• **Task material**:
■ ■ ■ ■ ■
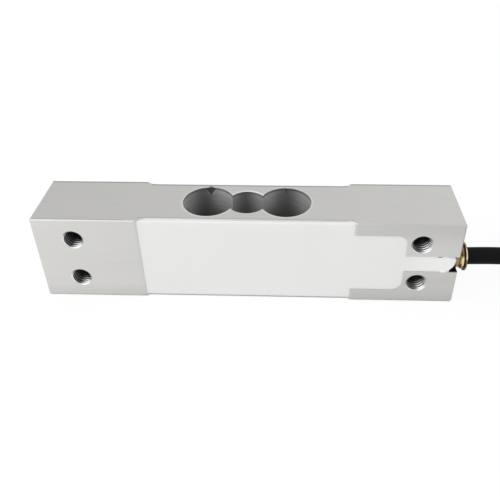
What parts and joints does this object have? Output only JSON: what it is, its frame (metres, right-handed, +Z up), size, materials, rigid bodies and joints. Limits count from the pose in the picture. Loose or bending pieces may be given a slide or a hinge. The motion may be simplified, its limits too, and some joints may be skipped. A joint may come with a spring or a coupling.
{
  "type": "single point load cell",
  "caption": "Single point load cell: waisted aluminium beam with a double-eye cut-out, silicone sealed strain gauges, tapped ends and a shielded signal cable.",
  "frame": {"origin": "under the middle of the beam, on the surface that it lies on", "axes": "+X along the beam towards the cable, +Y through the thickness from the front gauge face to the rear one, +Z up the width"},
  "size_m": [0.2554, 0.0438, 0.03],
  "materials": {
    "aluminium": "fine milled, clear anodised matt",
    "silicone": "white room-temperature-cured silicone, smooth and matt",
    "gauge_foil": "amber polyimide film with a foil grid",
    "lead_ribbon": "flat enamelled wire ribbon",
    "board": "glass epoxy laminate with solder mask",
    "chip": "dark glazed top",
    "ferrule_brass": "turned, slightly tarnished",
    "cable_jacket": "black satin extruded jacket",
    "tie_nylon": "natural nylon",
    "core_red": "extruded insulation",
    "core_black": "extruded insulation",
    "core_green": "extruded insulation",
    "core_white": "extruded insulation",
    "core_shield": "bare tinned copper strands"
  },
  "bodies": {
    "root": {"spring_body": "aluminium", "front_sealant": "silicone", "rear_sealant": "silicone", "terminal_board": "board", "zero_resistor": "chip", "span_resistor": "chip", "cable_ferrule": "ferrule_brass", "cable_lead_out": "cable_jacket", "cable_hank": "cable_jacket", "cable_tail": "cable_jacket", "hank_tie": "tie_nylon", "strain_gauge_front_left": "gauge_foil", "gauge_lead_front_left": "lead_ribbon", "strain_gauge_front_right": "gauge_foil", "gauge_lead_front_right": "lead_ribbon", "strain_gauge_rear_left": "gauge_foil", "gauge_lead_rear_left": "lead_ribbon", "strain_gauge_rear_right": "gauge_foil", "gauge_lead_rear_right": "lead_ribbon", "core_inner_red": "core_red", "core_inner_black": "core_black", "core_inner_green": "core_green", "core_inner_white": "core_white", "core_inner_shield": "core_shield", "core_far_red": "core_red", "core_far_black": "core_black", "core_far_green": "core_green", "core_far_white": "core_white", "core_far_shield": "core_shield"}
  },
  "joints": []
}
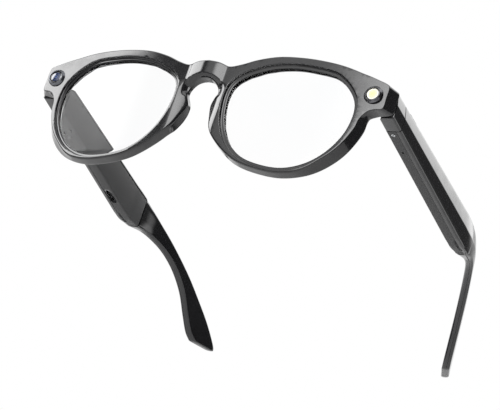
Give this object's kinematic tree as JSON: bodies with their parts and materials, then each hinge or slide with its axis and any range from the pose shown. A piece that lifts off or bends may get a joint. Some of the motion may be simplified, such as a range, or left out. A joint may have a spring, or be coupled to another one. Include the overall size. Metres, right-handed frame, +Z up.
{
  "type": "smart glasses",
  "caption": "Glasses with clear lenses, a camera and a light in the front, and folding hollow temples that hold batteries, boards and speakers.",
  "frame": {"origin": "centre of the bottom of the bounding box, on the surface that the ear tips touch", "axes": "+Z up, the front faces -Y, the temples run towards +Y, +X is the side of the status light"},
  "size_m": [0.1534, 0.1542, 0.0542],
  "materials": {
    "front_gloss": "polished black moulded plastic",
    "lens_clear": "clear hard-coated plastic lens",
    "flex_film": "amber polyimide film",
    "bezel_metal": "turned and anodised dark grey",
    "camera_glass": "coated cover glass with a blue sheen",
    "module_black": "black moulded part",
    "light_diffuser": "pale yellow light diffuser",
    "board_green": "green solder mask",
    "hinge_steel": "satin steel",
    "temple_gloss": "polished black moulded plastic",
    "cover_matte": "fine matt dark grey",
    "battery_foil": "foil pouch",
    "grille_steel": "blackened steel",
    "microphone_brass": "gilt can",
    "port_steel": "drawn steel shell",
    "button_gloss": "polished black cap"
  },
  "bodies": {
    "front": {"frame_front": "front_gloss", "lens_left": "lens_clear", "lens_right": "lens_clear", "front_flex": "flex_film", "camera_bezel": "bezel_metal", "camera_glass": "camera_glass", "camera_module": "module_black", "light_bezel": "bezel_metal", "light_window": "light_diffuser", "light_board": "board_green", "hinge_bracket_left": "hinge_steel", "hinge_bracket_right": "hinge_steel", "hinge_screw_left": "hinge_steel", "hinge_screw_right": "hinge_steel", "bracket_rivets_left": "hinge_steel", "bracket_rivets_right": "hinge_steel"},
    "temple_left": {"hinge_leaf_left": "hinge_steel", "hinge_housing_left": "temple_gloss", "temple_shell_left": "temple_gloss", "inner_cover_left": "cover_matte", "cover_screw_left": "hinge_steel", "core_wire_left": "hinge_steel", "battery_left": "battery_foil", "main_board": "board_green", "speaker_left": "module_black", "speaker_grille_left": "grille_steel", "microphone_left": "microphone_brass", "charge_port": "port_steel", "port_tongue": "module_black"},
    "temple_right": {"hinge_leaf_right": "hinge_steel", "hinge_housing_right": "temple_gloss", "temple_shell_right": "temple_gloss", "inner_cover_right": "cover_matte", "cover_screw_right": "hinge_steel", "core_wire_right": "hinge_steel", "battery_right": "battery_foil", "audio_board": "board_green", "speaker_right": "module_black", "speaker_grille_right": "grille_steel", "microphone_right": "microphone_brass", "touch_strip": "flex_film", "button_switch": "port_steel"},
    "button": {"capture_button": "button_gloss"}
  },
  "joints": [
    {"name": "temple_left_hinge", "type": "hinge", "parent": "front", "child": "temple_left", "pos_m": [-0.0696, -0.06327, 0.0415], "axis": [0, 0, -1], "range_deg": [0, 68]},
    {"name": "temple_right_hinge", "type": "hinge", "parent": "front", "child": "temple_right", "pos_m": [0.0696, -0.06327, 0.0415], "axis": [0, 0, 1], "range_deg": [0, 84]},
    {"name": "capture_press", "type": "slide", "parent": "temple_right", "child": "button", "axis": [-0.0023, -0.0771, -0.997], "range_m": [0, 0.0004], "stiffness_N_per_m": 3000}
  ]
}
■ ■ ■ ■ ■
• **Challenge**: Set all of the entries down again, exactly as they were given.

• **Result**:
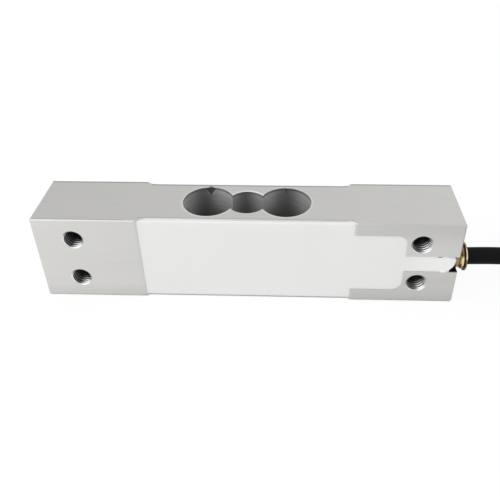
What parts and joints does this object have? Output only JSON: what it is, its frame (metres, right-handed, +Z up), size, materials, rigid bodies and joints. Limits count from the pose in the picture. Loose or bending pieces may be given a slide or a hinge. The motion may be simplified, its limits too, and some joints may be skipped. A joint may come with a spring or a coupling.
{
  "type": "single point load cell",
  "caption": "Single point load cell: waisted aluminium beam with a double-eye cut-out, silicone sealed strain gauges, tapped ends and a shielded signal cable.",
  "frame": {"origin": "under the middle of the beam, on the surface that it lies on", "axes": "+X along the beam towards the cable, +Y through the thickness from the front gauge face to the rear one, +Z up the width"},
  "size_m": [0.2554, 0.0438, 0.03],
  "materials": {
    "aluminium": "fine milled, clear anodised matt",
    "silicone": "white room-temperature-cured silicone, smooth and matt",
    "gauge_foil": "amber polyimide film with a foil grid",
    "lead_ribbon": "flat enamelled wire ribbon",
    "board": "glass epoxy laminate with solder mask",
    "chip": "dark glazed top",
    "ferrule_brass": "turned, slightly tarnished",
    "cable_jacket": "black satin extruded jacket",
    "tie_nylon": "natural nylon",
    "core_red": "extruded insulation",
    "core_black": "extruded insulation",
    "core_green": "extruded insulation",
    "core_white": "extruded insulation",
    "core_shield": "bare tinned copper strands"
  },
  "bodies": {
    "root": {"spring_body": "aluminium", "front_sealant": "silicone", "rear_sealant": "silicone", "terminal_board": "board", "zero_resistor": "chip", "span_resistor": "chip", "cable_ferrule": "ferrule_brass", "cable_lead_out": "cable_jacket", "cable_hank": "cable_jacket", "cable_tail": "cable_jacket", "hank_tie": "tie_nylon", "strain_gauge_front_left": "gauge_foil", "gauge_lead_front_left": "lead_ribbon", "strain_gauge_front_right": "gauge_foil", "gauge_lead_front_right": "lead_ribbon", "strain_gauge_rear_left": "gauge_foil", "gauge_lead_rear_left": "lead_ribbon", "strain_gauge_rear_right": "gauge_foil", "gauge_lead_rear_right": "lead_ribbon", "core_inner_red": "core_red", "core_inner_black": "core_black", "core_inner_green": "core_green", "core_inner_white": "core_white", "core_inner_shield": "core_shield", "core_far_red": "core_red", "core_far_black": "core_black", "core_far_green": "core_green", "core_far_white": "core_white", "core_far_shield": "core_shield"}
  },
  "joints": []
}
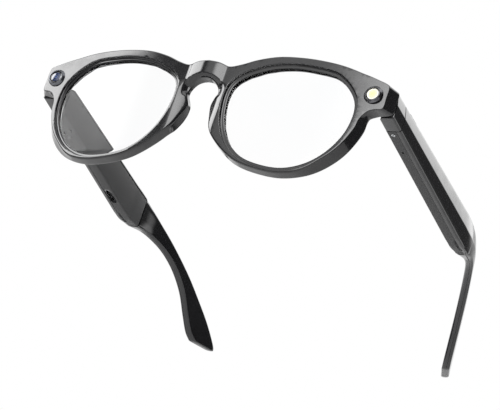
Give this object's kinematic tree as JSON: bodies with their parts and materials, then each hinge or slide with its axis and any range from the pose shown. A piece that lifts off or bends may get a joint. Some of the motion may be simplified, such as a range, or left out. A joint may have a spring, or be coupled to another one. Include the overall size. Metres, right-handed frame, +Z up.
{
  "type": "smart glasses",
  "caption": "Glasses with clear lenses, a camera and a light in the front, and folding hollow temples that hold batteries, boards and speakers.",
  "frame": {"origin": "centre of the bottom of the bounding box, on the surface that the ear tips touch", "axes": "+Z up, the front faces -Y, the temples run towards +Y, +X is the side of the status light"},
  "size_m": [0.1534, 0.1542, 0.0542],
  "materials": {
    "front_gloss": "polished black moulded plastic",
    "lens_clear": "clear hard-coated plastic lens",
    "flex_film": "amber polyimide film",
    "bezel_metal": "turned and anodised dark grey",
    "camera_glass": "coated cover glass with a blue sheen",
    "module_black": "black moulded part",
    "light_diffuser": "pale yellow light diffuser",
    "board_green": "green solder mask",
    "hinge_steel": "satin steel",
    "temple_gloss": "polished black moulded plastic",
    "cover_matte": "fine matt dark grey",
    "battery_foil": "foil pouch",
    "grille_steel": "blackened steel",
    "microphone_brass": "gilt can",
    "port_steel": "drawn steel shell",
    "button_gloss": "polished black cap"
  },
  "bodies": {
    "front": {"frame_front": "front_gloss", "lens_left": "lens_clear", "lens_right": "lens_clear", "front_flex": "flex_film", "camera_bezel": "bezel_metal", "camera_glass": "camera_glass", "camera_module": "module_black", "light_bezel": "bezel_metal", "light_window": "light_diffuser", "light_board": "board_green", "hinge_bracket_left": "hinge_steel", "hinge_bracket_right": "hinge_steel", "hinge_screw_left": "hinge_steel", "hinge_screw_right": "hinge_steel", "bracket_rivets_left": "hinge_steel", "bracket_rivets_right": "hinge_steel"},
    "temple_left": {"hinge_leaf_left": "hinge_steel", "hinge_housing_left": "temple_gloss", "temple_shell_left": "temple_gloss", "inner_cover_left": "cover_matte", "cover_screw_left": "hinge_steel", "core_wire_left": "hinge_steel", "battery_left": "battery_foil", "main_board": "board_green", "speaker_left": "module_black", "speaker_grille_left": "grille_steel", "microphone_left": "microphone_brass", "charge_port": "port_steel", "port_tongue": "module_black"},
    "temple_right": {"hinge_leaf_right": "hinge_steel", "hinge_housing_right": "temple_gloss", "temple_shell_right": "temple_gloss", "inner_cover_right": "cover_matte", "cover_screw_right": "hinge_steel", "core_wire_right": "hinge_steel", "battery_right": "battery_foil", "audio_board": "board_green", "speaker_right": "module_black", "speaker_grille_right": "grille_steel", "microphone_right": "microphone_brass", "touch_strip": "flex_film", "button_switch": "port_steel"},
    "button": {"capture_button": "button_gloss"}
  },
  "joints": [
    {"name": "temple_left_hinge", "type": "hinge", "parent": "front", "child": "temple_left", "pos_m": [-0.0696, -0.06327, 0.0415], "axis": [0, 0, -1], "range_deg": [0, 68]},
    {"name": "temple_right_hinge", "type": "hinge", "parent": "front", "child": "temple_right", "pos_m": [0.0696, -0.06327, 0.0415], "axis": [0, 0, 1], "range_deg": [0, 84]},
    {"name": "capture_press", "type": "slide", "parent": "temple_right", "child": "button", "axis": [-0.0023, -0.0771, -0.997], "range_m": [0, 0.0004], "stiffness_N_per_m": 3000}
  ]
}